According to Google’s research paper, Imagen Video includes several notable stylistic abilities, such as generating videos based on the work of famous painters (the paintings of Vincent van Gogh, for example), generating 3D rotating objects while preserving object structure, and rendering text in a variety of animation styles. Google is hopeful that general-purpose video synthesis models can “significantly decrease the difficulty of high-quality content generation.”

The key to Imagen Video’s abilities is a “cascade” of seven diffusion models that transform the initial text prompt (such as “a bear washing the dishes”) into a low-resolution video (16 frames, 24×48 pixels, at 3 fps), then upscales it into progressively higher resolutions with higher frame rates with each step. The final output video is 5.3 seconds long.

Video examples presented on the Imagen Video website range from the mundane (“Melting ice cream dripping down the cone”) to the more fantastic (“Flying through an intense battle between pirate ships on a stormy ocean.”) They contain obvious artifacts, but show more fluidity and detail than earlier text-to-image models such as CogVideo that debuted five months ago.

Enlarge / Still examples of Google Imagen Video creations, provided by Google.

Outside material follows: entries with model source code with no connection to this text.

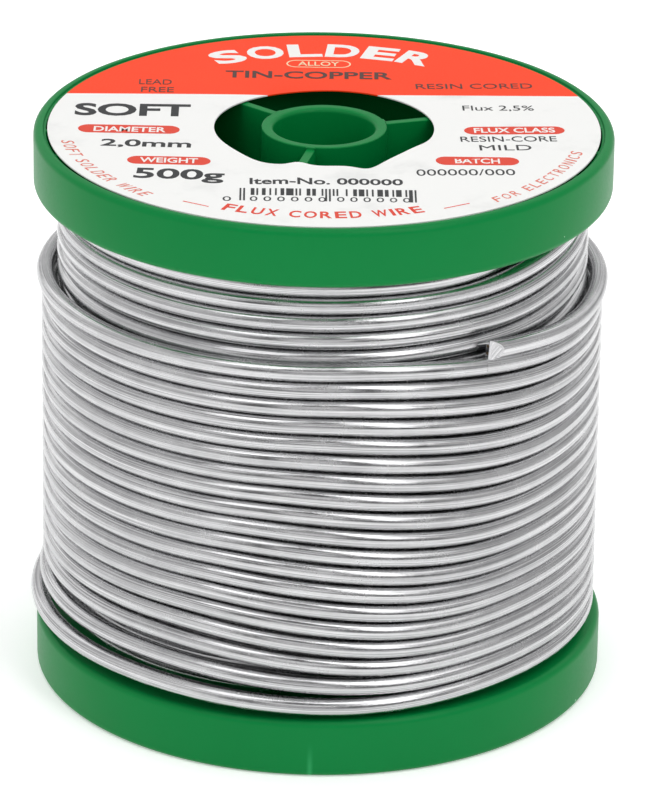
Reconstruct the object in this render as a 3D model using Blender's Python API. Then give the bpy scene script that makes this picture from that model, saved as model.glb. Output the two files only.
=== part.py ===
"""Solder wire spool: a moulded flanged spool, its paper label and a winding of flux-cored wire.

The spool stands on its lower rim. The origin is the centre of that rim on the spool's axis, +Z is up
and -Y is the side where the wire's cut end lies. Sizes are in millimetres; mm() makes them metres.
"""

import math

import bmesh
import bpy
from mathutils import Matrix, Vector

# ---- driving dimensions, in millimetres ---------------------------------------------------------

SPOOL_DIAMETER = 63.0
SPOOL_HEIGHT = 63.0
WINDING_WIDTH = 50.0
WEB_THICKNESS = 1.5
RIM_WALL = 1.1
RIM_ROUND = 0.75
RIM_LEDGE = 0.3
BORE_DIAMETER = 11.0
BORE_ROUND = 0.5
HUB_WALL = 1.3
HUB_FOOT_LEDGE = 0.15
BARREL_DIAMETER = 36.4
BARREL_WALL = 1.5

HUB_RIBS = 3
HUB_RIB = 1.0
FIRST_HUB_RIB_DEG = 18.0
FLANGE_RIBS = 24
FLANGE_RIB = 0.8
FIRST_FLANGE_RIB_DEG = 3.0

LABEL_DIAMETER = 59.9
LABEL_HOLE = 23.8
LABEL_THICKNESS = 0.2
LABEL_RECESS = 0.05
LABEL_SHIFT = 0.2

WIRE_DIAMETER = 2.0
TURN_PITCH = 2.05
LAYERS = 7
OUTER_LAYER_RADIUS = 29.8
BOTTOM_TURN_RADIUS = 30.75
BOTTOM_TURN_SHIFT = 0.45
BOTTOM_TURN_LIFT = 0.2
BOTTOM_TURN_SWEEP_DEG = 350.0
TOP_TURN_RADIUS = 30.1
TOP_TURN_SWEEP_DEG = 337.0
CUT_HEIGHT = 47.1
CUT_DEG = -54.5
FREE_END_DEG = 22.0
CHISEL_LENGTH = 1.3
CHISEL_FLATTENING = 0.45

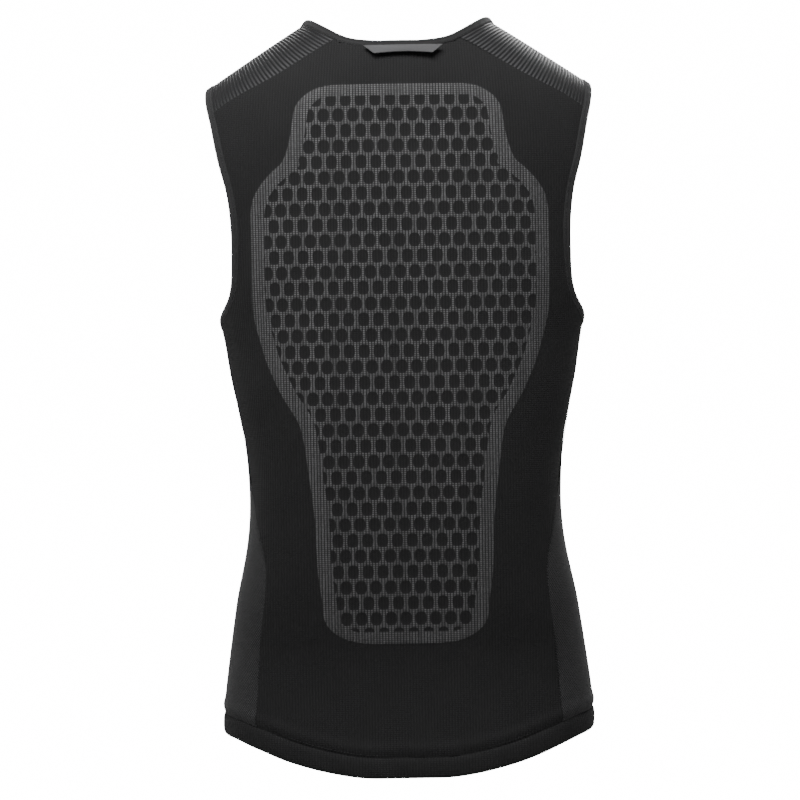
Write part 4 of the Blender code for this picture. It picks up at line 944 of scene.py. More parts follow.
PLAIN_KNIT = plain_knit_material("plain_knit", BARE_KNIT)
front_outer = joined(seams.front_side, seams.arm_front)
front_top = joined(seams.front_yoke[::-1], seams.neck_throat[::-1])
share = np.linspace(0, 1, len(front_outer))[:, None]
front_middle = onto_skin((1 - share) * seams.hem[2][-1] + share * front_top[-1])
front_middle[0], front_middle[-1] = seams.hem[2][-1], front_top[-1]
front_grid = patch(front_outer, front_middle, seams.hem[2], front_top)
front_weave = cloth_weave(front_grid, start=front_grid.shape[1] - 1)
ZIP_EDGE_ROLL = 0.0006


def chest_drape(grid):
    """Soft folds that run from the armhole to the zip, and the turned edge along the zip."""
    x, z = np.abs(grid[..., 0]), grid[..., 2]
    folds = np.sin(46 * z - 30 * x + 0.7) * smooth_step(x, 0.02, 0.09) * smooth_step(z, 0.12, 0.3)
    edge = ZIP_EDGE_ROLL * np.exp(-(((x - ZIP_REVEAL) / 0.003) ** 2))
    return 0.0007 * folds + edge


front_lift = chest_drape(front_grid) + seam_pucker(hem_distance(front_grid))
for side_name, side in (("right", 1.0), ("left", -1.0)):
    turned = front_grid * (side, 1.0, 1.0)
    marks = {"weave": front_weave * (side, 1.0)}
    cloth_panel(f"front_panel_{side_name}_knit", turned, PLAIN_KNIT, [f"front_panel_{side_name}"],
                marks, lift=front_lift)

# ---------------------------------------------------------------------------
# Side panels: an open warp-knit mesh, lighter than the knit, that lets air through. Rows of
# small holes run up it, and a flat seam joins it to the panels on both sides.
# ---------------------------------------------------------------------------

MESH_PITCH = 0.0021
SIDE_MESH_YARN = (0.033, 0.033, 0.034)
SIDE_MESH_HOLE = (0.0075, 0.0075, 0.0078)


def hole_net_effect():
    """Round holes in staggered rows: one in a hole, zero on the net round it."""
    tree, w, given, out = effect(
        "hole_net",
        [("Weave", "NodeSocketVector", None), ("Pitch", "NodeSocketFloat", 0.002),
         ("Tall", "NodeSocketFloat", 1.3), ("Radius", "NodeSocketFloat", 0.3)],
        [("Hole", "NodeSocketFloat")],
    )
    parts = w.node("ShaderNodeSeparateXYZ")
    w.feed(parts.inputs[0], given["Weave"])
    across = w.sum("DIVIDE", parts.outputs[0], given["Pitch"])
    up = w.sum("DIVIDE", parts.outputs[1], w.sum("MULTIPLY", given["Pitch"], given["Tall"]))
    holes = []
    for shift in (0.0, 0.5):
        x = w.sum("SUBTRACT", w.sum("FRACT", w.sum("ADD", across, shift)), 0.5)
        y = w.sum("SUBTRACT", w.sum("FRACT", w.sum("ADD", up, shift)), 0.5)
        square = w.sum("ADD", w.sum("MULTIPLY", x, x), w.sum("MULTIPLY", y, y))
        holes.append(w.sum("SQRT", square))
    near = w.sum("MINIMUM", *holes)
    inner = w.sum("MULTIPLY", given["Radius"], 0.75)
    outer = w.sum("MULTIPLY", given["Radius"], 1.15)
    w.feed(out["Hole"], w.sum("SUBTRACT", 1.0, w.step(near, inner, outer)))
    return tree


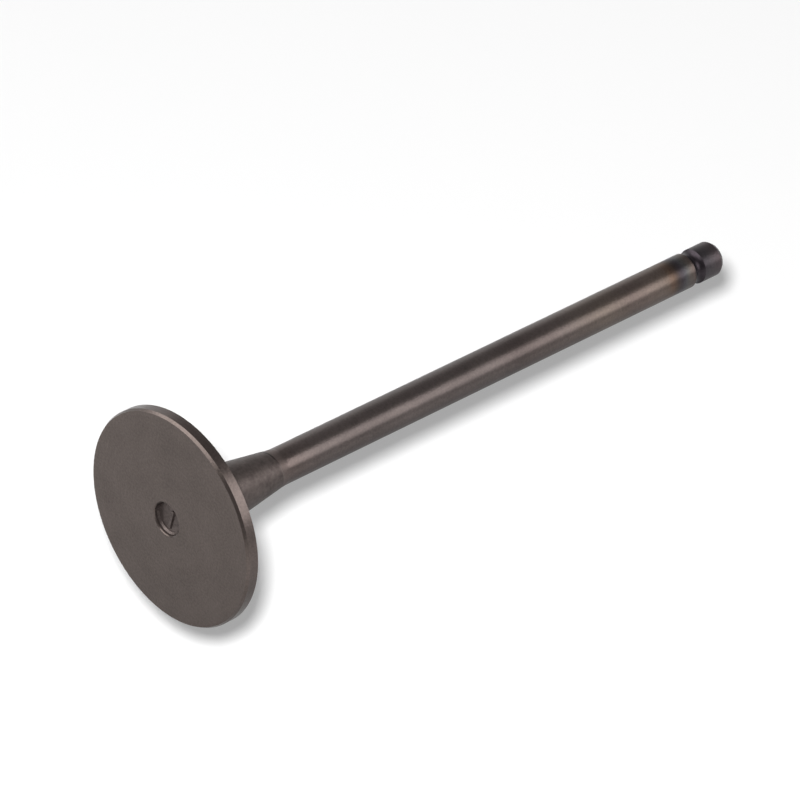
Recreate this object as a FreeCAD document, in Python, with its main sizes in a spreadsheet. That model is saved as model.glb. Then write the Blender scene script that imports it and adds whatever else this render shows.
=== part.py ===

Another Google-adjacent text-to-video model also officially debuted today. Called Phenaki, it can create longer videos from detailed prompts. That, along with DreamFusion, which can create 3D models from text prompts, shows that competitive development on diffusion models continues rapidly, with the number of AI papers on arXiv growing exponentially at a rate that makes it difficult for some researchers to keep up with the latest developments.

Training data for Google Imagen Video comes from the publicly available LAION-400M image-text dataset and “14 million video-text pairs and 60 million image-text pairs,” according to Google. As a result, it has been trained on “problematic data” filtered by Google but still can contain sexually explicit and violent content —as well as social stereotypes and cultural biases. The firm is also concerned its tool may be used “to generate fake, hateful, explicit or harmful content.”

As a result, it’s unlikely we’ll see a public release any time soon: “We have decided not to release the Imagen Video model or its source code until these concerns are mitigated,” says Google.